Als ich meinen ersten Antrag ausgefüllte, war ich schockiert darüber, wie viel Bürokratie dazu gehörte. Meine Eltern und ich saßen mehrere Tage und Nächte über dem Papierwust – und verstanden trotzdem nicht alles. Erfolgte ein Lohnsteuerjahresausgleich? Keine Ahnung. Hat der Arbeitgeber meiner Eltern vermögenswirksame Leistungen gezahlt? Hmmm. Wo ist der Steuerbescheid von vor zwei Jahren? Und wie belege ich, dass ich krankenversichert bin? Es war ein Albtraum.

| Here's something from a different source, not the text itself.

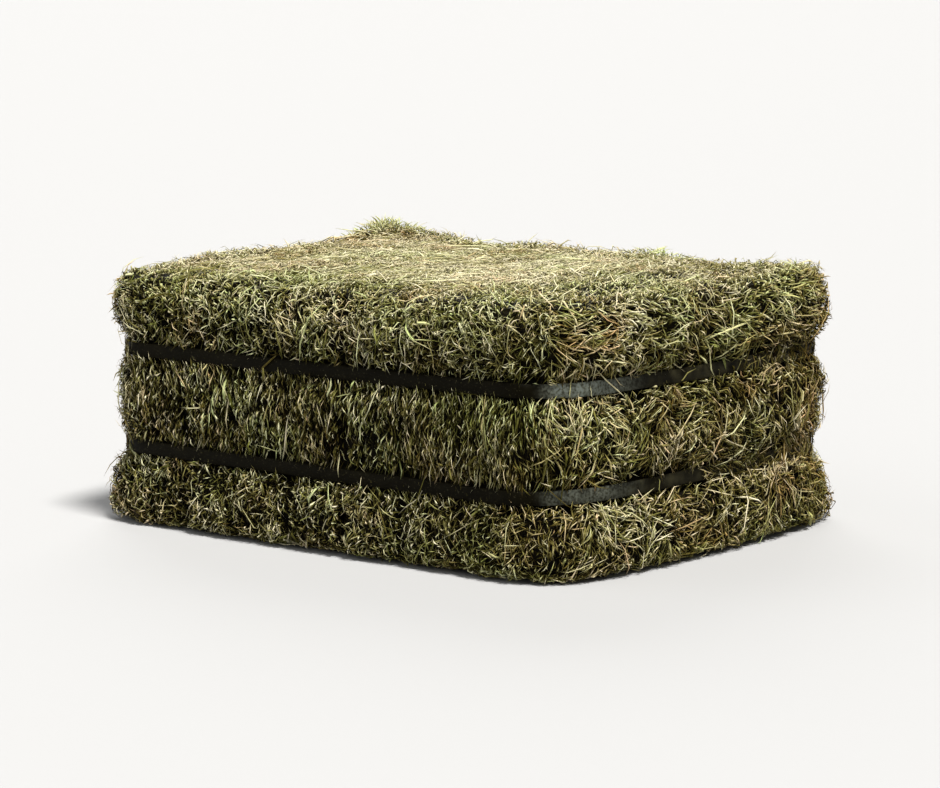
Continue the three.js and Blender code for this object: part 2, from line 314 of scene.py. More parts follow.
def noise(points, size, seed):
    """Smooth noise from -1 to 1, with features of the given size."""
    at = points / size + LATTICE_SHIFT
    cell = np.floor(at).astype(np.int64)
    share = smooth(at - cell)
    total = np.zeros(len(points))
    for corner in np.ndindex(2, 2, 2):
        step = np.array(corner)
        weight = np.prod(np.where(step == 1, share, 1.0 - share), axis=1)
        total += weight * lattice(cell + step, seed)
    return 2.0 * total - 1.0


def layered(points, layers):
    """The sum of layers of noise, each given as its strength, the size of its features and its seed."""
    return sum(strength * noise(points, size, seed) for strength, size, seed in layers)


def weigh(weights, regions):
    """The base value of some weights, plus what each region adds to it."""
    total = weights["base"]
    for name, region in regions.items():
        total = total + weights.get(name, 0.0) * region
    return total


def flake_mesh(node):
    """A copy of a flake's solid with its shared vertices merged, as a bmesh."""
    mesh = bmesh.new()
    mesh.from_mesh(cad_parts[node].data)
    bmesh.ops.remove_doubles(mesh, verts=mesh.verts, dist=SAME_PLACE)
    bmesh.ops.triangulate(mesh, faces=mesh.faces)
    mesh.normal_update()
    return mesh


def is_seam(face):
    """Whether a face lies in the plane where two flakes meet."""
    along = [vertex.co.x for vertex in face.verts]
    return abs(face.normal.x) > 0.999 and max(along) - min(along) < SAME_PLACE


def outer_faces(mesh):
    return [face for face in mesh.faces if not is_seam(face)]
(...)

„Das Bundesausbildungsförderungsgesetz (BAföG) ist ein Garant dafür, dass Jugendliche und junge Erwachsene eine ihrer Eignung und Neigung entsprechende Ausbildung absolvieren können – auch unabhängig davon, ob die finanzielle Situation ihrer Familie diese Ausbildung zulässt oder nicht.“
Bundesministerium für Bildung und Forschung

Nachdem ich die Unterlagen abgegeben hatte, war ich jedoch voller Hoffnung. Da meine Mutter auf Minijob-Basis arbeitet und mein Vater auch nicht gerade ein Großverdiener ist, war ich mir sicher, dass ich eine ordentliche Summe bekommen würde. Dann kam der Bescheid: Knapp 210 Euro wolle mir das BAföG-Amt monatlich überweisen. 210. Der Traum vom eigenen WG-Zimmer in München rückte damit erst mal in weite Ferne.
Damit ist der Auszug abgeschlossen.